The half-day's appeal for a couples weekend is that it leaves your afternoon open. A full day, by contrast, consumes the whole daylight — great if fishing is the entire point, less great if one of you wanted a balanced weekend with wine and a hike in it. Match the trip length to the weekend you actually want, not the one that sounds most impressive.

Booking a couples trip: a simple checklist

Booking a guided fly fishing trip for two is straightforward if you handle five things up front. Walk through this list when you call or reserve online.

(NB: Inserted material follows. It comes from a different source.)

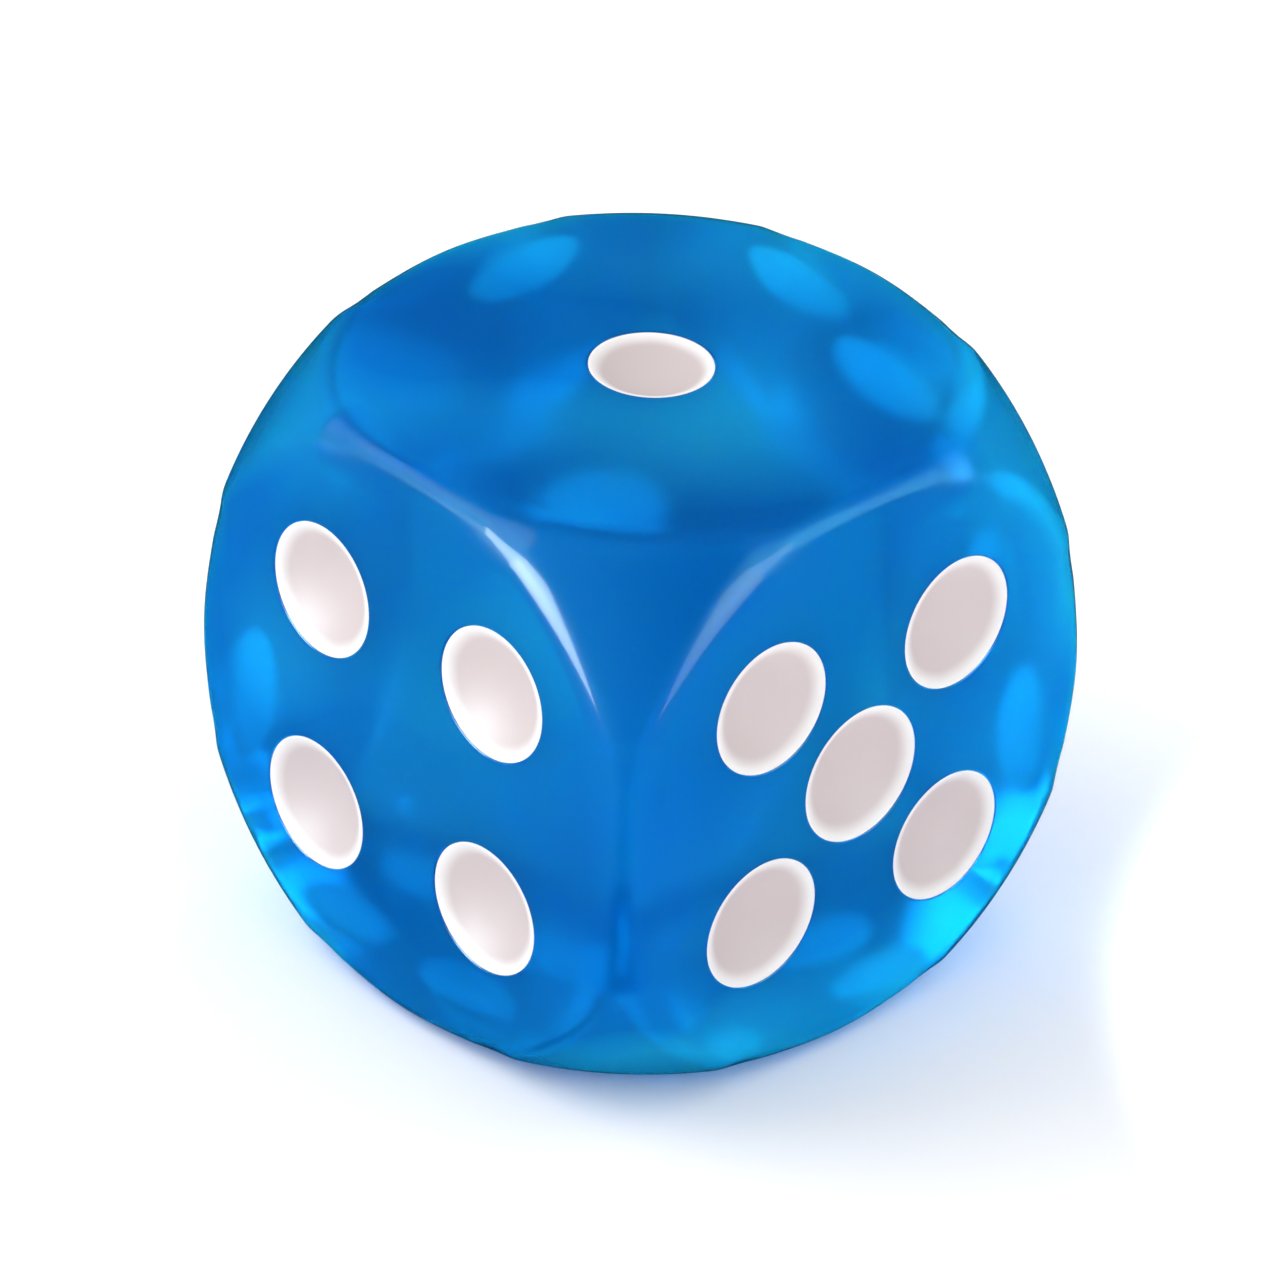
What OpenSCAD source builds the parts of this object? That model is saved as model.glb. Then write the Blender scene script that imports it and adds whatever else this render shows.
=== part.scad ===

  1. Pick your water. Private trophy water for a relaxed, catchable first trip; a Toccoa drift-boat float for couples who've fished before. When in doubt for a couple, choose private water.
  2. Pick half-day or full-day. Half-day for beginners or a balanced weekend; full-day for experienced anglers or a fish-everything day.
  3. Tell them it's a couples trip and who's new. This is the single most useful sentence you can say. It changes the rigging, the water, and the pacing.
  4. Give both partners' sizes. Waders and boots come fitted for two if you say so up front. Nothing kills the vibe like a partner sloshing around in oversized boots.
  5. Buy two licenses the night before. Each angler who fishes needs a Georgia fishing license. It's quick and online; the guide can't sell you one.

Then use the trip finder to lock the date, or call to talk through which water fits the two of you. A five-minute conversation about experience levels and what you want out of the day is the best planning investment you can make.

Frequently Asked Questions

How much does a guided fly fishing trip for a couple cost?

On private trophy water, a half-day for two anglers starts at $525 and a full-day at $700. A Toccoa drift-boat float is a flat $425 half-day / $575 full-day for one or two anglers, so a couple pays the same as a solo angler on a float. Two people on the same booking always get more trip for the money than a solo angler, since the guide's day is shared. Confirm current rates and what's included at booking.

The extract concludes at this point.